Charles Dickens Reveals His Inspiration

A very formal letter by Charles Dickens to Lord Robert Grosvenor was a highlight of our March 22 auction of Autographs.

 

Lot 210: Charles Dickens, Autograph Letter Signed, to Lord Robert Grosvenor, London, July 1838.
Estimate $3,500 to $5,000.

 

The letter, dated July 9, 1838, was written in the third person, a nineteenth-century signal of respect. In addition to assuring Lord Grosvenor that “Oliver Twist will shortly be published,” Dickens thanks the Lord for sending him clipped newspaper advertisements for boarding schools that promised “no vacations,” effectively turning them into storage houses for unwanted and illegitimate children. He credits clippings such as these as the inspiration for his influential 1838-39 serialized novel Nicholas Nickleby.

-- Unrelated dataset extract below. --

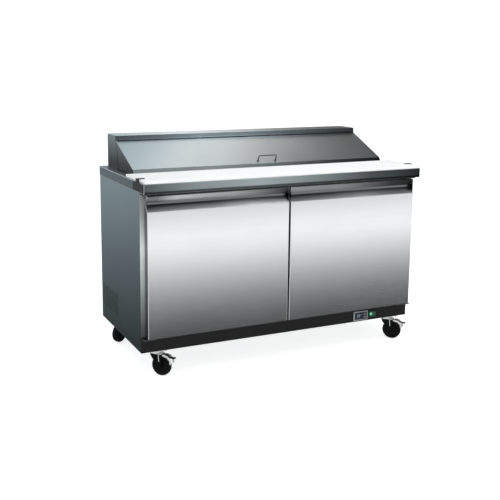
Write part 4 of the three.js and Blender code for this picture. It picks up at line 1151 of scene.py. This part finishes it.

“. . . Mr. Squeers and Dotheboys Hall were originally suggested to [Dickens] by such advertisements as Lord Robert Grosvenor has had the kindness to enclose. Those particular advertisements had never come under Mr. Dickens’ notice before, although he was in the immediate neighborhood of Mr. Twycross (as he finds by his printed address) in the course of a little tour among the Yorkshire schools which he made last winter.”

 

An 1817 advertisement for Bowes Hall in The Times. Courtesy of the British Library.

 

EDUCATION — At Mr. Clarkson’s Old-established CLASSICAL, COMMERCIAL and MATHEMATICAL ACADEMY, Bowes-hall, near Greta Bridge, Yorkshire, BOYS are Boarded, provided with books, &c. and expeditiously instructed in every branch of a useful and polite Education, necessary to qualify them for any situation in life, at 20 guineas a year: the French Language is taught in its greatest purity, by a native of France, at 10s. 6d. per quarter. Mr. C. pledges himself that the strictest attention is paid to the health, moral conduct and intellectual development of his Pupils; and in order to expedite their Education as much as possible, he teaches assiduously in the School himself, and does not allow any vacations. For cards, and reference to parents of boys educated at this establishment, apply to Mr. Smith, 26 Lombard-street, who is Mr. C.’s agent, and will give information respecting the conveyance from London to Bowes-hall.

 

It is thought that this advertisement from The Times in 1817 may have been one of the clippings given to Dickens by Lord Grosvenor, as the author leans heavily on the text in Chapter 3 of Nicholas Nickleby:

Education.—At Mr. Wackford Squeers’s Academy, Dotheboys Hall, at the delightful village of Dotheboys, near Greta Bridge in Yorkshire. Youth are boarded, clothed, booked, furnished with pocket-money, provided with all necessaries, instructed in all languages, living and dead, mathematics, orthography, geometry, astronomy, trigonometry, the use of the globes, algebra, single stick (if required), writing, arithmetic, fortification, and every other branch of classical literature. Terms, twenty guineas per annum. No extras, no vacations, and diet unparalleled. Mr. Squeers is in town, and attends daily, from one till four, at the Saracen’s Head, Snow Hill. N.B. An able assistant wanted. Annual salary £5. A Master of Arts would be preferred.”

 

Bowes Academy, renamed Dotheboys Hall after the publication of Nicholas Nickleby. Courtesy of the British Library.

 

As he mentions in the letter, Dickens took a trip in January of 1838, to visit the most egregious schools in the Yorkshire area. He was especially impressed by the imposing Bowes Academy, run by a cruel headmaster named William Shaw–the very school advertised in the clipping. Shaw achieved infamy when, in 1823, eight boys at his school went blind after being locked in a wash-house for months at a time. He was fined £600, or about £250,000 today, for gross negligence. The similarities between Shaw at Bowes Academy and the fictional Wackford Squeers at the equally fictional Dotheboy’s Hall have been noted by scholars since the book’s publication. For one thing, both Shaw and Squeers were missing an eye.

But other nightmarish boarding schools with cruel headmasters dotted the nation. In his letter to Lord Grosvenor, Dickens mentions a Mr. Twycross, who ran a school at Winton Hall in Westmoreland, suggesting that Squeers may not have been wholly based on Shaw after all. We may never know, and as The Guardian points out, “fans of Nicholas Nickelby do still have the words of the author’s own preface as a guide. ‘Mr. Squeers is the representative of a class, and not of an individual,’ Dickens wrote, to indicate that he saw the unpleasant schoolmaster as a composite figure and, perhaps, to put readers off the scent.”

In any case, shortly after the publication of Nicholas Nickleby, nearly all the infamous Yorkshire boarding schools were closed.